The sand in our upturned faces.

Something palpable lies at the heart of even a banal religious experience for this poet, something "raw," primary, and necessary. In fact, I felt the poems wouldn't be so concerned with their own tendency to flippant bitterness and cynicism if they weren't also trying to express a compelling reason to resist this. When Mr. Rogers is "flipping you off," for example, the speaker doesn't point this out to mock him, but to emphasize a painful awareness that all potentially good things, things we trust in childhood, like television shows—or religion—can viably be called a sick joke.

And yet the poems still insist that meaning is found where we least expect it. For a woman bitter in a midlife marriage, thinking of last night's "pastoral visit from her lover," the toast "on the plate half eaten was / the forgotten face of Jesus." In "The Parable of the Great Banquet" we are urged to "taste and see / that the tree is good and lives / deeper beneath than above, / grows like a secret in the dark."

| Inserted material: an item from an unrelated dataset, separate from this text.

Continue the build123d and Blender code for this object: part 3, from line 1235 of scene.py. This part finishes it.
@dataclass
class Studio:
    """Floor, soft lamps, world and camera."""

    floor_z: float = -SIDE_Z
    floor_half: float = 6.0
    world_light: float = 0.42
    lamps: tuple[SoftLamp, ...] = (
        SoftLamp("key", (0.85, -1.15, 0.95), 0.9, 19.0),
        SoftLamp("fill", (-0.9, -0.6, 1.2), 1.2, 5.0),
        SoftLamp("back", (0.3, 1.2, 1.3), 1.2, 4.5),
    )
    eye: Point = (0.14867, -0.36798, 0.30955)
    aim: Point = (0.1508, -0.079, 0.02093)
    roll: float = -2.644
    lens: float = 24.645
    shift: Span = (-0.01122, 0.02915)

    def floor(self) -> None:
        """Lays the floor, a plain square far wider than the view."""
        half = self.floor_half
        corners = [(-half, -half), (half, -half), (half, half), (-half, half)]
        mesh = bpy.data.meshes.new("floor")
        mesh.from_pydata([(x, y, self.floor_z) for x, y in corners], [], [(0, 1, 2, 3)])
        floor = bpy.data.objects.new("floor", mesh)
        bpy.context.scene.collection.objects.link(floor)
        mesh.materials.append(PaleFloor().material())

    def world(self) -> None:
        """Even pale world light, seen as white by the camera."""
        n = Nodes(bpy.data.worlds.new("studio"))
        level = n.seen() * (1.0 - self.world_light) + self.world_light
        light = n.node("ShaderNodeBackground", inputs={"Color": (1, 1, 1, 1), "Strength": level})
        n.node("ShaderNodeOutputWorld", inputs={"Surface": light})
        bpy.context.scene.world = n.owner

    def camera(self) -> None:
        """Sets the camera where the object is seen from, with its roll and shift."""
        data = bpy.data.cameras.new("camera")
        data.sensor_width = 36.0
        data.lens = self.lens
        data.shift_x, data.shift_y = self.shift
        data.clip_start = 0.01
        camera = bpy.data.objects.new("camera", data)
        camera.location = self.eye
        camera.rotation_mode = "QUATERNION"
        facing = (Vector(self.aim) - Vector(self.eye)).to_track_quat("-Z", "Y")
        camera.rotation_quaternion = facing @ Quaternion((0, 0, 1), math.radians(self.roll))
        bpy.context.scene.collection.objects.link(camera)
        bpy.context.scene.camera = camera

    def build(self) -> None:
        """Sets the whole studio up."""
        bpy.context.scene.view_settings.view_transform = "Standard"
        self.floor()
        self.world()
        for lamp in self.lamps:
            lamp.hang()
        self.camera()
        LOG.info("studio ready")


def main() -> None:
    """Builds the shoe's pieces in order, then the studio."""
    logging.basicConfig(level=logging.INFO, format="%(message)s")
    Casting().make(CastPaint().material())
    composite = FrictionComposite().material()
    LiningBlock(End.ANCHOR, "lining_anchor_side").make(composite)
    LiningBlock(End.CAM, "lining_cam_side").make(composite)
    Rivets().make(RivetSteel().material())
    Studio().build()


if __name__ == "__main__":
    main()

These are not poems for the sanctimonious, whether atheist or religious. They're for those who know the "secret in the dark"—the place where "accidental porn" happens, where failure and bitterness and obsessive Google searches occur, where we want to defy institutions but still sometimes long for the authority they offer, where we don't want some nebulous god but instead need a human body to hold:

                                                            Bring me the
tongues not of angels but of man, this man. The one
who dwells among within my body here, the sheets
wild with prayer.

These poems argue that in the detritus of failure, in what is least transcendent, in the "lack" of "lack of wing," a meaningful poetry can and does exist.